Sobre a ontologia médica ponho à vossa consideração outra visão. Dois modos de “ser médico”: “técnico de saúde” e “médico”.
Por vezes, ouvimos, quer os consulentes, quer colegas do nosso mister ou de trabalho: “ É muito bom médico; mas tem um feitio; Ui!; Não se pode dizer nada. Mesmo com os colegas. Ah! Mas é muito bom médico! Ah! Isso é!”.
Um médico não será aquele que para além de dominar o conhecimento técnico-científico, é uma pessoa educada, simpática, compreensiva e tolerante? Embora tenha um elevado sentido ético-moral não é juiz dos seus semelhantes. Procura antes compreender os comportamentos, compreender o ser humano, em vez de julgá-lo.
Devemos saber o que queremos ser: “técnicos de saúde” ou “médicos”. Seguramente, os segundos.
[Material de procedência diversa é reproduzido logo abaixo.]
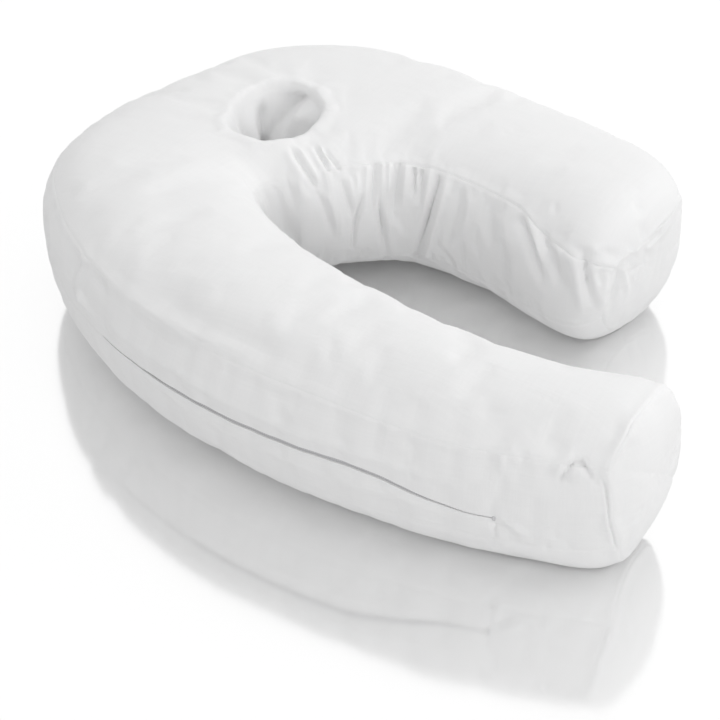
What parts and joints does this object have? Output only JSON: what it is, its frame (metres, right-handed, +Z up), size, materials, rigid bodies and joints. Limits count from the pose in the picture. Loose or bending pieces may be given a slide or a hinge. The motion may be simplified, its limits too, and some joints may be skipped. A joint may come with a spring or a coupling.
{
  "type": "u-shaped ear pillow",
  "caption": "White side-sleeper pillow in a lopsided horseshoe form with two open arms, a pleated ear hole in the wide bend, gathered inner wall and concealed zip.",
  "frame": {"origin": "on the surface that the pillow lies on, under the middle of its outline", "axes": "+X from the bend towards the open ends of the arms, +Y from the long slim arm to the short wide arm, +Z up out of the crown"},
  "size_m": [0.6442, 0.529, 0.14],
  "materials": {
    "cover_cloth": "matte",
    "zip_tape": "matte",
    "zip_metal": "satin"
  },
  "bodies": {
    "root": {"pillow_body": "cover_cloth", "inner_band": "cover_cloth", "outer_band_upper": "cover_cloth", "outer_band_lower": "cover_cloth", "near_end_panel": "cover_cloth", "far_end_panel": "cover_cloth", "ear_sleeve": "cover_cloth", "zip_tape": "zip_tape", "zip_end_stop": "zip_metal"}
  },
  "joints": []
}
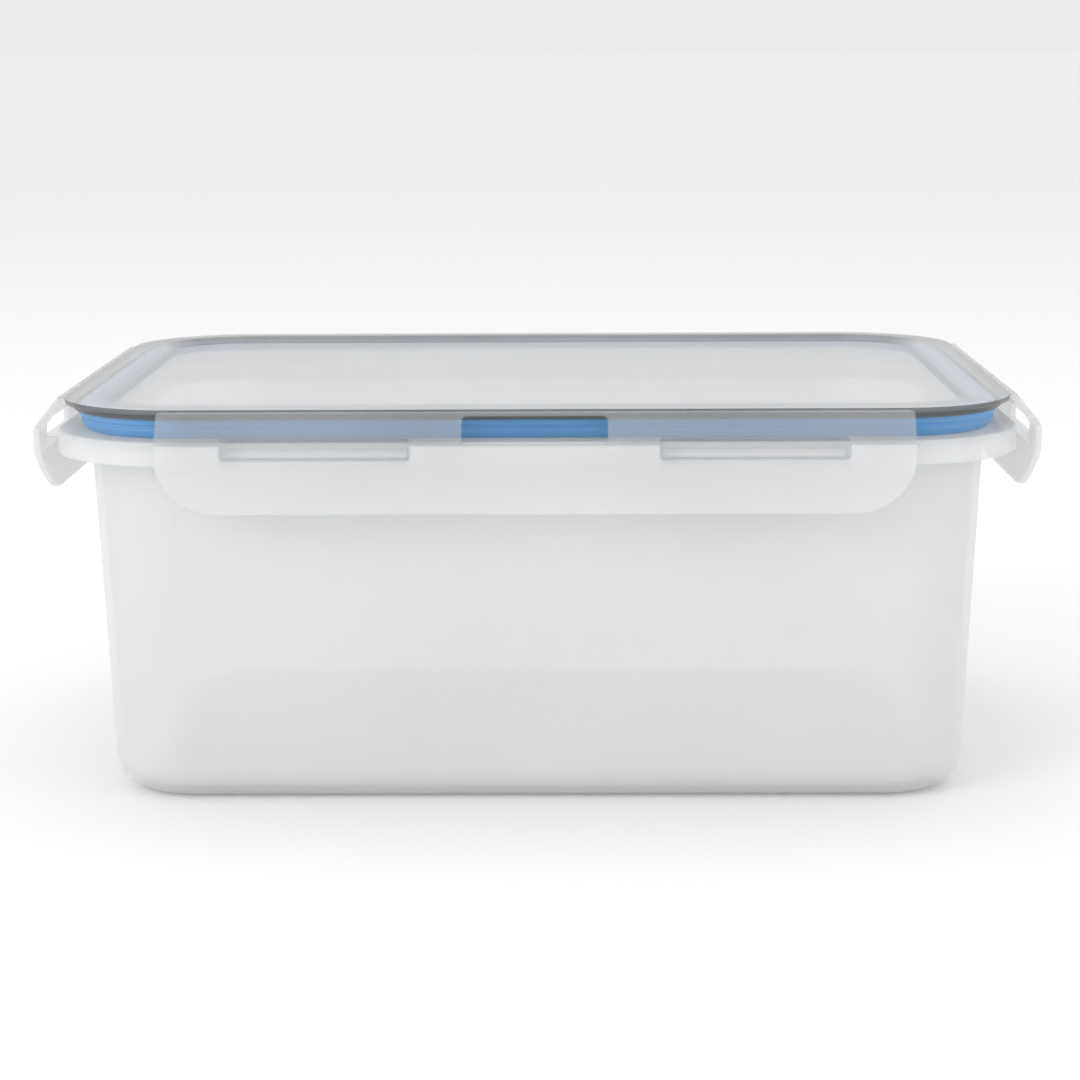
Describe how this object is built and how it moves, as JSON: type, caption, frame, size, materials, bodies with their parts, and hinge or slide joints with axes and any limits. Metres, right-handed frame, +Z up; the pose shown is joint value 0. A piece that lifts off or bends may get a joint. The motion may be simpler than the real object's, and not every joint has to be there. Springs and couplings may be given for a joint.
{
  "type": "snap lid food container",
  "caption": "Rectangular frosted plastic food box with a sunk lid, a blue seal ring and a hinged latch flap on each side.",
  "frame": {"origin": "on the base plane, under the middle of the box", "axes": "+X along the long side to the right, -Y to the front, +Z up"},
  "size_m": [0.2456, 0.1836, 0.098],
  "materials": {
    "frosted_body": "translucent frosted polypropylene, satin",
    "frosted_lid": "translucent frosted polypropylene, satin",
    "blue_silicone": "soft matte silicone"
  },
  "bodies": {
    "container": {"container_body": "frosted_body"},
    "lid": {"lid_panel": "frosted_lid", "gasket_seal": "blue_silicone", "front_hinge_film": "frosted_lid", "rear_hinge_film": "frosted_lid", "left_hinge_film": "frosted_lid", "right_hinge_film": "frosted_lid"},
    "front_latch": {"front_flap": "frosted_lid"},
    "rear_latch": {"rear_flap": "frosted_lid"},
    "left_latch": {"left_flap": "frosted_lid"},
    "right_latch": {"right_flap": "frosted_lid"}
  },
  "joints": [
    {"name": "lid_lift", "type": "slide", "parent": "container", "child": "lid", "axis": [0, 0, 1], "range_m": [0, 0.12]},
    {"name": "front_flap_hinge", "type": "hinge", "parent": "lid", "child": "front_latch", "pos_m": [0, -0.085, 0.0972], "axis": [-1, 0, 0], "range_deg": [-7, 140], "deforming": ["front_hinge_film"]},
    {"name": "rear_flap_hinge", "type": "hinge", "parent": "lid", "child": "rear_latch", "pos_m": [0, 0.085, 0.0972], "axis": [1, 0, 0], "range_deg": [-7, 140], "deforming": ["rear_hinge_film"]},
    {"name": "left_flap_hinge", "type": "hinge", "parent": "lid", "child": "left_latch", "pos_m": [-0.116, 0, 0.0972], "axis": [0, 1, 0], "range_deg": [-7, 140], "deforming": ["left_hinge_film"]},
    {"name": "right_flap_hinge", "type": "hinge", "parent": "lid", "child": "right_latch", "pos_m": [0.116, 0, 0.0972], "axis": [0, -1, 0], "range_deg": [-7, 140], "deforming": ["right_hinge_film"]}
  ]
}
A medicina é compreensão e não julgamento, quer das pessoas quer dos fenómenos biológicos e outros que tais. Devemos ter sempre presente o que dizia Terêncio, dramaturgo e poeta romano: “Homo sum; humani nil a me alienum puto” (Sou humano, nada do que é humano me é estranho).
Um médico na relação com os outros é devoto da simpatia, da compreensão, da confiança, da humildade e da sensatez. Estas são sua constante companhia e suas conselheiras.
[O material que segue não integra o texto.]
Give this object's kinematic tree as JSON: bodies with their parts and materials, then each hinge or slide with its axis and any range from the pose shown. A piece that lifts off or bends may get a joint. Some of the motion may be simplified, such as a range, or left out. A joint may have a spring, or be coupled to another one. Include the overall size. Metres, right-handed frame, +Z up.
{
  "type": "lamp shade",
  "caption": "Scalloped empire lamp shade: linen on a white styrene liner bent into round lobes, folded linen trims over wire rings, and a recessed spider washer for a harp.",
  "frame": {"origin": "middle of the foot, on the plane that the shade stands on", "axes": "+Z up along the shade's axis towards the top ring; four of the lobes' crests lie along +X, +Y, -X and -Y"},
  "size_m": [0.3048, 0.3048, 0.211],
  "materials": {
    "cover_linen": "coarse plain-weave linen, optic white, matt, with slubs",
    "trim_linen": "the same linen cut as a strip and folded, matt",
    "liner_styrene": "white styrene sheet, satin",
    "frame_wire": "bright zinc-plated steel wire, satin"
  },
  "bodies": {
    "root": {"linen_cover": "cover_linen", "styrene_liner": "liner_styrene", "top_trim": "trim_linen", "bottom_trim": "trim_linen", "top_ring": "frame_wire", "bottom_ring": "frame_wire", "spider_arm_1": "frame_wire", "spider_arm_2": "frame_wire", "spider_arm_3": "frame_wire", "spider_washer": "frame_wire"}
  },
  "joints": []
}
Como tal, além dos conhecimentos técnico-científicos devemos ter uma cultura humanista. Ser humanistas, como defendiam William Osler e João Lobo Antunes: praticantes da medicina hipocrática.
Deixo-vos com as palavras de Tiago Rodrigues, ator, encenador, diretor artístico do teatro Dona Maria II, prémio Pessoa 2019: “Médico – acho que é a verdadeira profissão. As outras são desculpas para estarmos ocupados. Exige coragem, altruísmo e espírito de sacrifício.”